When Worlds Collide: The Unlikely Connection
Bach and tango might seem like musical antipodes: one born in the strict Lutheran churches of 18th-century Germany, the other emerging from the immigrant-filled ports and brothels of late 19th-century Buenos Aires. Yet beneath these superficial differences lies a profound connection that has fascinated musicians and composers for decades.
Both musical forms share a devotion to intricate structures that support emotional expression.
Bach's contrapuntal writing creates emotional depth through the interweaving of independent melodic lines, while tango achieves similar complexity through the interaction of rhythm, melody, and harmony.

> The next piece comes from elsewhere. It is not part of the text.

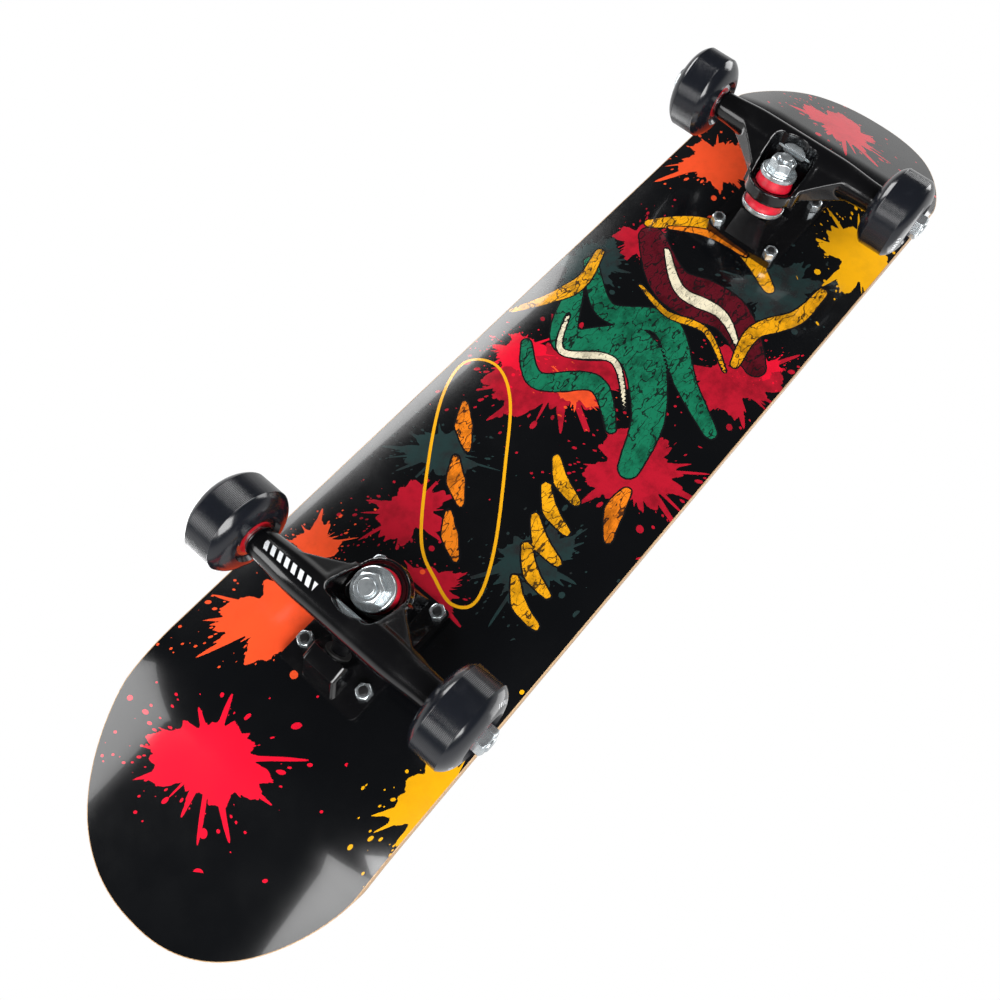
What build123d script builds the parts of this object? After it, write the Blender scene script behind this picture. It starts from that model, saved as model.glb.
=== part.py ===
from build123d import *
import math
import os

# A skateboard standing on its wheels.
# X runs along the board towards the nose, Y across it and Z up.
# The origin is on the ground under the middle of the deck. Lengths are in millimetres, angles in degrees.

# ---------------------------------------------------------------- deck
deck_length = 737.0
deck_width = 165.0
nose_overhang = 187.0         # bolt pattern centre to nose tip
tail_overhang = 182.0         # bolt pattern centre to tail tip
ply_count = 7
ply_thickness = 1.5
grip_thickness = 0.7
flat_width = 90.0             # flat middle of the cross-section
rail_rise = 4.5               # how far the rails curl up
kick_start = 66.0             # bolt pattern centre to the start of the bend
kick_radius = 88.0            # bend radius of the underside
kick_angle = 23.5
tip_power_along = 1.5         # roundness of the tips in plan
tip_power_across = 2.3
tip_points = 8                # spline points on each side of a tip

# ---------------------------------------------------------------- truck mounting
hole_spacing_along = 53.9
hole_spacing_across = 41.3
bolt_radius = 2.45
bolt_clearance = 0.30
bolt_head_radius = 4.65
bolt_stand_out = 0.8          # bolt end beyond its nut
bolt_end_bevel = 0.4
socket_radius = 1.9           # hexagon socket, centre to corner
socket_depth = 1.8
nut_width = 8.0               # across the flats
nut_height = 5.6
nut_bore_clearance = 0.02
nut_crown_slope = 1.6         # run of a nut's turned crown against its height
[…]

This structural similarity creates a bridge across time and culture that musicians have found irresistible to explore.
The connection runs deeper than just structure.
Both forms emerged from dance traditions and embody a particular kind of conversation - Bach between voices in his fugues, tango between partners on the dance floor.
They each balance mathematical precision with profound emotional expression, technical virtuosity with accessible beauty.
The Pioneers: Piazzolla's Bach-Inspired Revolution
The most famous explorer of this territory was undoubtedly Astor Piazzolla, the revolutionary Argentine composer who transformed traditional tango into nuevo tango.
Piazzolla studied classical composition with the legendary Nadia Boulanger, who encouraged him to embrace his tango roots while applying classical techniques.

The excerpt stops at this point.